■ Directions ■
Extract the full set of records, then give each one again exactly.

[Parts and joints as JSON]
━━━━━━━━━━━━━━━━━━━━
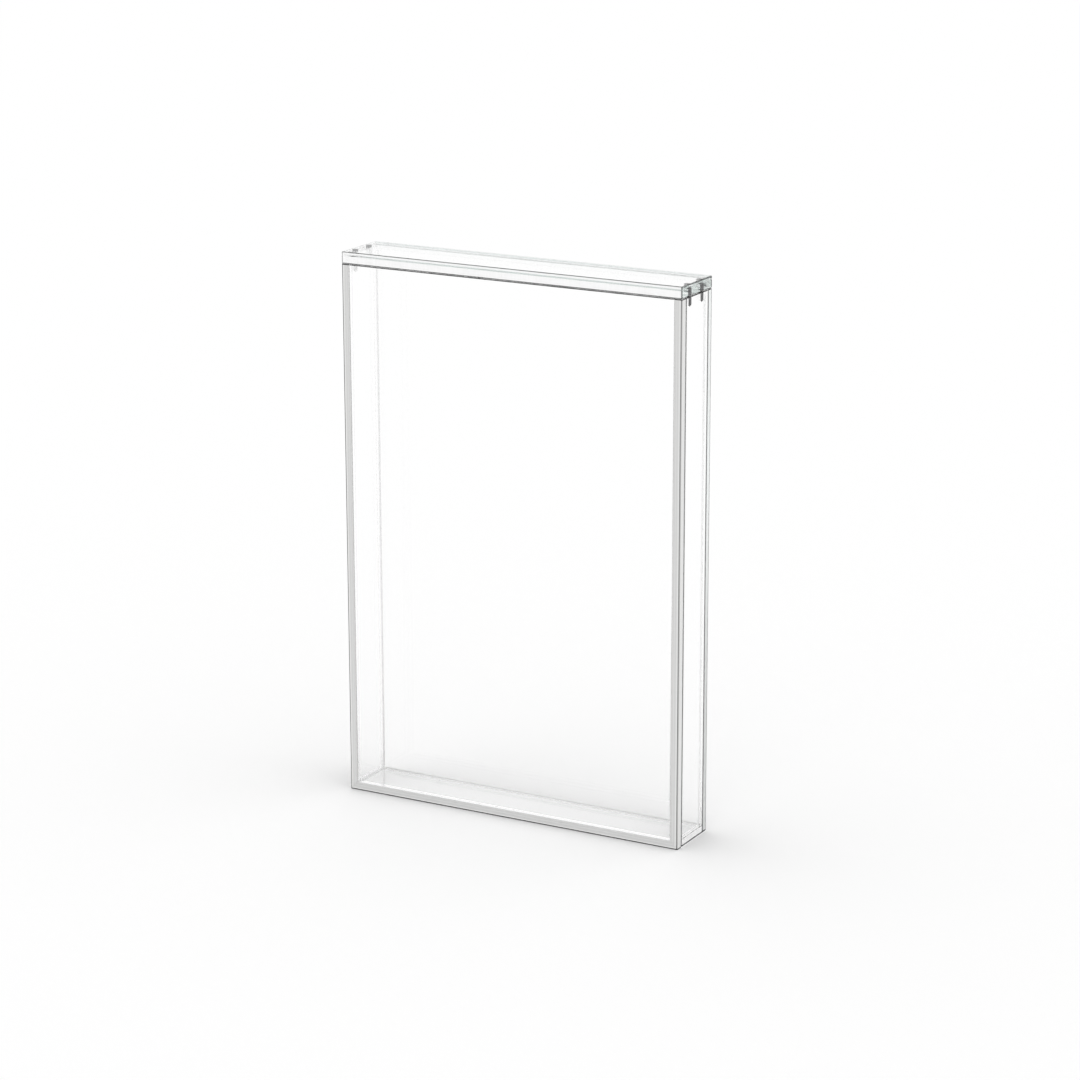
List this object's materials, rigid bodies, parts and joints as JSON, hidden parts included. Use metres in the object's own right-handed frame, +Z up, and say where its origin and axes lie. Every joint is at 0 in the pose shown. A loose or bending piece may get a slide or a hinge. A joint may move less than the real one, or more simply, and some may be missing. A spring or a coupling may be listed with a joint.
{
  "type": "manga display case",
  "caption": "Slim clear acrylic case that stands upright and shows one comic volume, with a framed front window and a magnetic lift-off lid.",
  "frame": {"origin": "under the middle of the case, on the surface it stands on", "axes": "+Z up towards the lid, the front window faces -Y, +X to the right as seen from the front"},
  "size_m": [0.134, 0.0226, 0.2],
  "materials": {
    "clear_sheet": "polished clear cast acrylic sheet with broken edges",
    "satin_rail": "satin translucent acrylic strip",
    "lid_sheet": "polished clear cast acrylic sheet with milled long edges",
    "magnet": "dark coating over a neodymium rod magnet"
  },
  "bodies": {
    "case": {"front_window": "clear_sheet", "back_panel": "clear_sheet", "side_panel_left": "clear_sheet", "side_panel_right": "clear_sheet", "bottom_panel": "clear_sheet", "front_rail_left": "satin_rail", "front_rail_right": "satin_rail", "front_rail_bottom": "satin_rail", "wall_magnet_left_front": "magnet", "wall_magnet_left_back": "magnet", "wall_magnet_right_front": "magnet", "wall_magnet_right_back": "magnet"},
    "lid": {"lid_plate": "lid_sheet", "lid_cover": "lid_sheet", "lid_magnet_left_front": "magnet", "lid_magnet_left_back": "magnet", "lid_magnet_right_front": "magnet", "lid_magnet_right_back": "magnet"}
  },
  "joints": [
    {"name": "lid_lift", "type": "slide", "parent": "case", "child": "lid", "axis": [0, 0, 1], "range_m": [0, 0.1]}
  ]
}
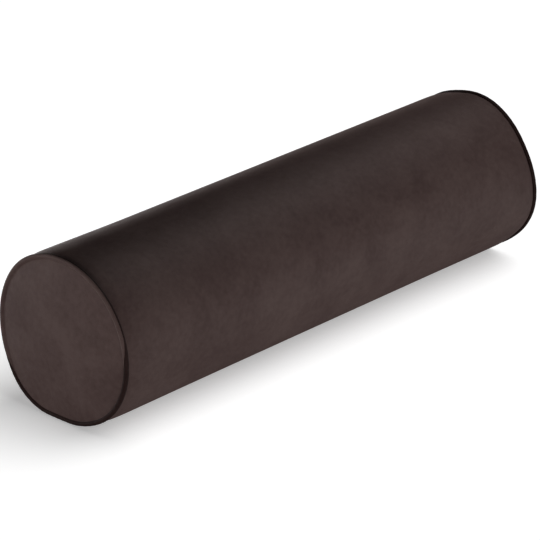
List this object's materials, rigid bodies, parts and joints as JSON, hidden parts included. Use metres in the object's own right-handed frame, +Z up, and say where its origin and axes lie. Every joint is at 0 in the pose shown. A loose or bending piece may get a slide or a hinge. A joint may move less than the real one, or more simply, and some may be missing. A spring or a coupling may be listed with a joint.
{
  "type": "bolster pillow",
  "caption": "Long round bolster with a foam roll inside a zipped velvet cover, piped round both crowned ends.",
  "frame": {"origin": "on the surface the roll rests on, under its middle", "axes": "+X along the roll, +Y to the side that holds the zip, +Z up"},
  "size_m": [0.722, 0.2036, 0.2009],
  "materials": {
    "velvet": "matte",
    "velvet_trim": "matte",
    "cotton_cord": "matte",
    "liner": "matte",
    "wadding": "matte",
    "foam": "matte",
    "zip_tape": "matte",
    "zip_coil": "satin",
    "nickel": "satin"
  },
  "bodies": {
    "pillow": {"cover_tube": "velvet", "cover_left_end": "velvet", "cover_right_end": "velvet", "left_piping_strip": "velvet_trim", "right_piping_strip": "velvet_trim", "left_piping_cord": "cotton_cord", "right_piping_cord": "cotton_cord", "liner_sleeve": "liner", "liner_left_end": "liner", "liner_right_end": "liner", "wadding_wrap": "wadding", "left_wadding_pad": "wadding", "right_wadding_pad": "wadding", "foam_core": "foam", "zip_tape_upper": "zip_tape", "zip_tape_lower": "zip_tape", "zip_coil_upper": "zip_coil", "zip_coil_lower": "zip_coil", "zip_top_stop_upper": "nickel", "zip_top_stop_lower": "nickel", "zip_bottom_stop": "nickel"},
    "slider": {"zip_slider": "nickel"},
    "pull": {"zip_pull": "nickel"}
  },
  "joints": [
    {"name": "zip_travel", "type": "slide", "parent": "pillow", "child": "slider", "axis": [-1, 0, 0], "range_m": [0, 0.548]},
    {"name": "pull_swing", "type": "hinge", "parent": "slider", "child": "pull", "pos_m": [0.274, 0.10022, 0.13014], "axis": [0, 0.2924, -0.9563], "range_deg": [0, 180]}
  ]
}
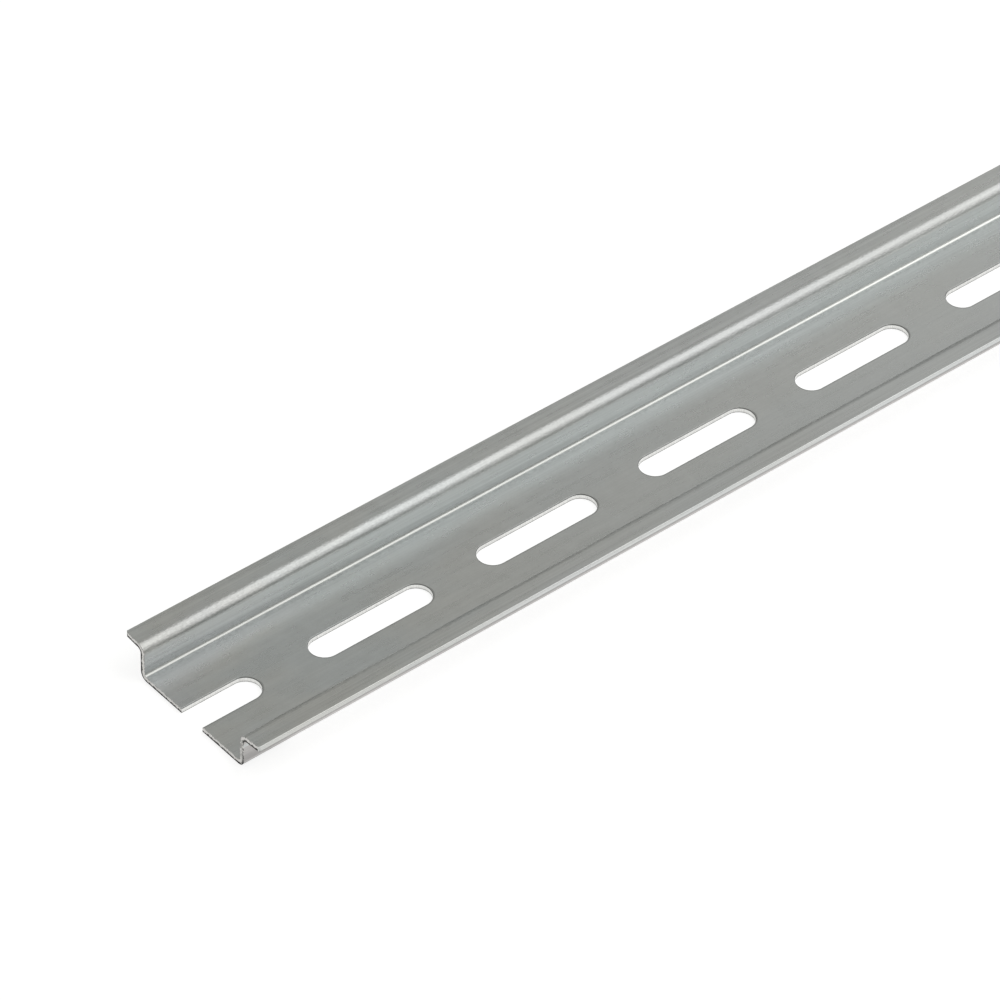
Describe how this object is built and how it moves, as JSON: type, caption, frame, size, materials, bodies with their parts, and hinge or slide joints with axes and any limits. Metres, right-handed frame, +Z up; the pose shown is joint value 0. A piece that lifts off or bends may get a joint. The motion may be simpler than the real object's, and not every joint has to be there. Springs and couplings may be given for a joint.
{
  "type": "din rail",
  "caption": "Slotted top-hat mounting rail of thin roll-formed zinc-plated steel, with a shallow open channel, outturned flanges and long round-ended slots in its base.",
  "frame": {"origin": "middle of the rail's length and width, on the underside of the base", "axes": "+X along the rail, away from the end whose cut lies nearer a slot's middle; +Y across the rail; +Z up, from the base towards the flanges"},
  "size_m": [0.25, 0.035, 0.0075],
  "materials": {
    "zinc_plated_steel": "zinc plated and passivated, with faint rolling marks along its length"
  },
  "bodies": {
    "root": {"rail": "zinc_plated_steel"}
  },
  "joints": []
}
━━━━━━━━━━━━━━━━━━━━
■ Result for this task ■
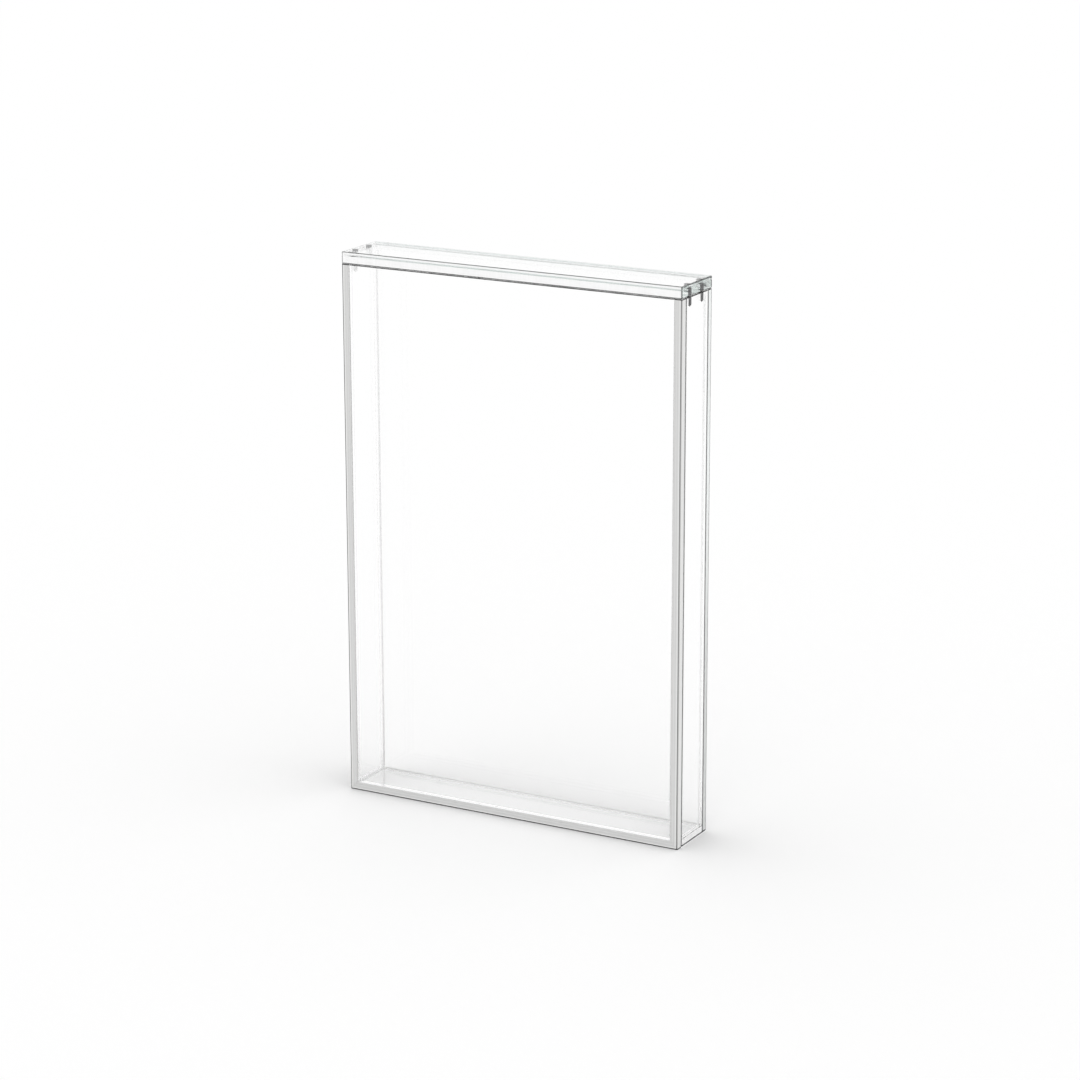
List this object's materials, rigid bodies, parts and joints as JSON, hidden parts included. Use metres in the object's own right-handed frame, +Z up, and say where its origin and axes lie. Every joint is at 0 in the pose shown. A loose or bending piece may get a slide or a hinge. A joint may move less than the real one, or more simply, and some may be missing. A spring or a coupling may be listed with a joint.
{
  "type": "manga display case",
  "caption": "Slim clear acrylic case that stands upright and shows one comic volume, with a framed front window and a magnetic lift-off lid.",
  "frame": {"origin": "under the middle of the case, on the surface it stands on", "axes": "+Z up towards the lid, the front window faces -Y, +X to the right as seen from the front"},
  "size_m": [0.134, 0.0226, 0.2],
  "materials": {
    "clear_sheet": "polished clear cast acrylic sheet with broken edges",
    "satin_rail": "satin translucent acrylic strip",
    "lid_sheet": "polished clear cast acrylic sheet with milled long edges",
    "magnet": "dark coating over a neodymium rod magnet"
  },
  "bodies": {
    "case": {"front_window": "clear_sheet", "back_panel": "clear_sheet", "side_panel_left": "clear_sheet", "side_panel_right": "clear_sheet", "bottom_panel": "clear_sheet", "front_rail_left": "satin_rail", "front_rail_right": "satin_rail", "front_rail_bottom": "satin_rail", "wall_magnet_left_front": "magnet", "wall_magnet_left_back": "magnet", "wall_magnet_right_front": "magnet", "wall_magnet_right_back": "magnet"},
    "lid": {"lid_plate": "lid_sheet", "lid_cover": "lid_sheet", "lid_magnet_left_front": "magnet", "lid_magnet_left_back": "magnet", "lid_magnet_right_front": "magnet", "lid_magnet_right_back": "magnet"}
  },
  "joints": [
    {"name": "lid_lift", "type": "slide", "parent": "case", "child": "lid", "axis": [0, 0, 1], "range_m": [0, 0.1]}
  ]
}
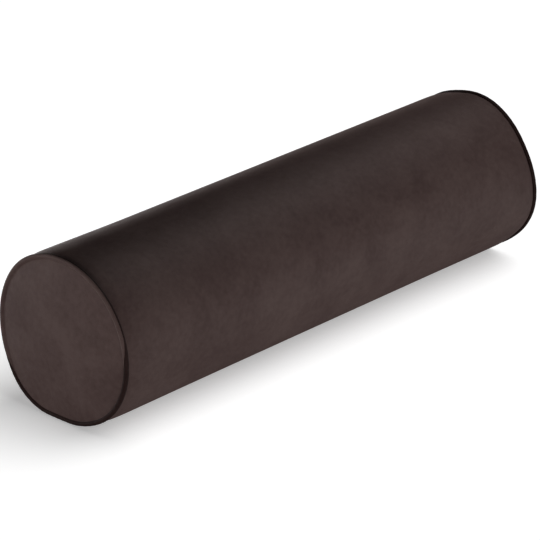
List this object's materials, rigid bodies, parts and joints as JSON, hidden parts included. Use metres in the object's own right-handed frame, +Z up, and say where its origin and axes lie. Every joint is at 0 in the pose shown. A loose or bending piece may get a slide or a hinge. A joint may move less than the real one, or more simply, and some may be missing. A spring or a coupling may be listed with a joint.
{
  "type": "bolster pillow",
  "caption": "Long round bolster with a foam roll inside a zipped velvet cover, piped round both crowned ends.",
  "frame": {"origin": "on the surface the roll rests on, under its middle", "axes": "+X along the roll, +Y to the side that holds the zip, +Z up"},
  "size_m": [0.722, 0.2036, 0.2009],
  "materials": {
    "velvet": "matte",
    "velvet_trim": "matte",
    "cotton_cord": "matte",
    "liner": "matte",
    "wadding": "matte",
    "foam": "matte",
    "zip_tape": "matte",
    "zip_coil": "satin",
    "nickel": "satin"
  },
  "bodies": {
    "pillow": {"cover_tube": "velvet", "cover_left_end": "velvet", "cover_right_end": "velvet", "left_piping_strip": "velvet_trim", "right_piping_strip": "velvet_trim", "left_piping_cord": "cotton_cord", "right_piping_cord": "cotton_cord", "liner_sleeve": "liner", "liner_left_end": "liner", "liner_right_end": "liner", "wadding_wrap": "wadding", "left_wadding_pad": "wadding", "right_wadding_pad": "wadding", "foam_core": "foam", "zip_tape_upper": "zip_tape", "zip_tape_lower": "zip_tape", "zip_coil_upper": "zip_coil", "zip_coil_lower": "zip_coil", "zip_top_stop_upper": "nickel", "zip_top_stop_lower": "nickel", "zip_bottom_stop": "nickel"},
    "slider": {"zip_slider": "nickel"},
    "pull": {"zip_pull": "nickel"}
  },
  "joints": [
    {"name": "zip_travel", "type": "slide", "parent": "pillow", "child": "slider", "axis": [-1, 0, 0], "range_m": [0, 0.548]},
    {"name": "pull_swing", "type": "hinge", "parent": "slider", "child": "pull", "pos_m": [0.274, 0.10022, 0.13014], "axis": [0, 0.2924, -0.9563], "range_deg": [0, 180]}
  ]
}
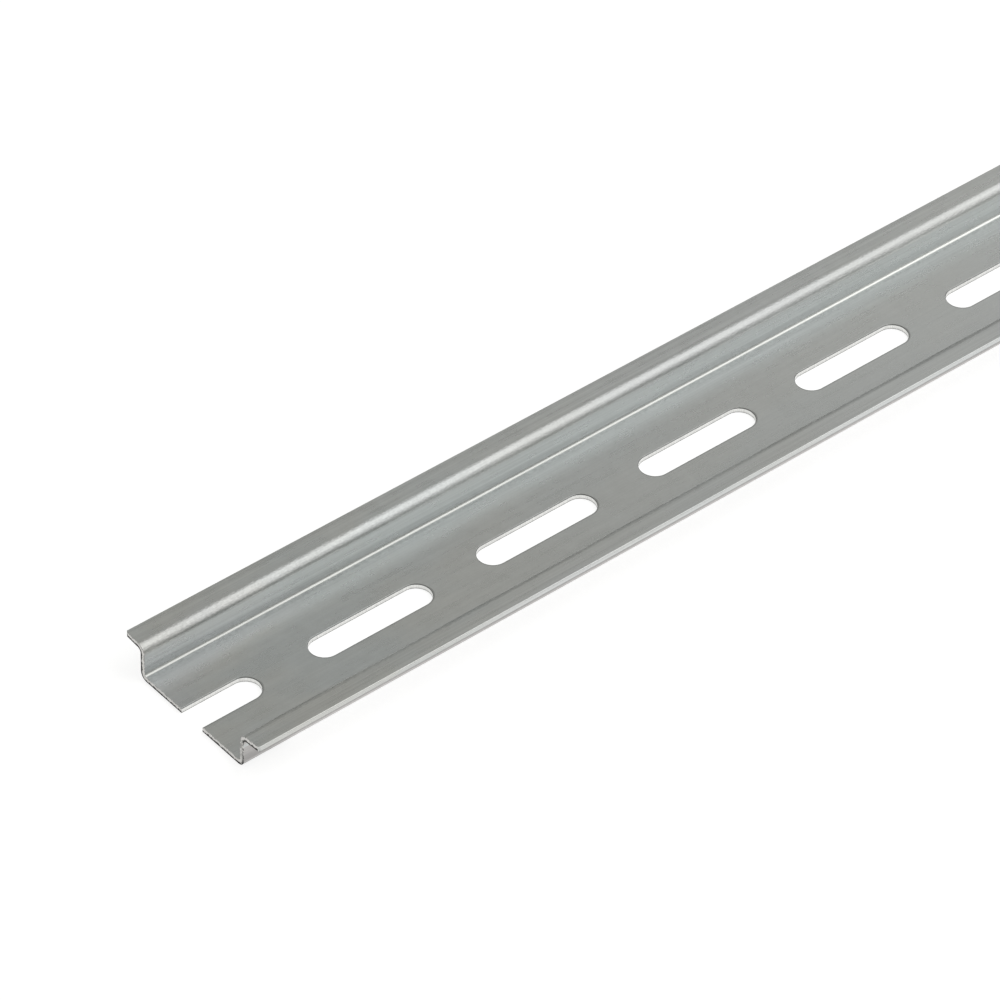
Describe how this object is built and how it moves, as JSON: type, caption, frame, size, materials, bodies with their parts, and hinge or slide joints with axes and any limits. Metres, right-handed frame, +Z up; the pose shown is joint value 0. A piece that lifts off or bends may get a joint. The motion may be simpler than the real object's, and not every joint has to be there. Springs and couplings may be given for a joint.
{
  "type": "din rail",
  "caption": "Slotted top-hat mounting rail of thin roll-formed zinc-plated steel, with a shallow open channel, outturned flanges and long round-ended slots in its base.",
  "frame": {"origin": "middle of the rail's length and width, on the underside of the base", "axes": "+X along the rail, away from the end whose cut lies nearer a slot's middle; +Y across the rail; +Z up, from the base towards the flanges"},
  "size_m": [0.25, 0.035, 0.0075],
  "materials": {
    "zinc_plated_steel": "zinc plated and passivated, with faint rolling marks along its length"
  },
  "bodies": {
    "root": {"rail": "zinc_plated_steel"}
  },
  "joints": []
}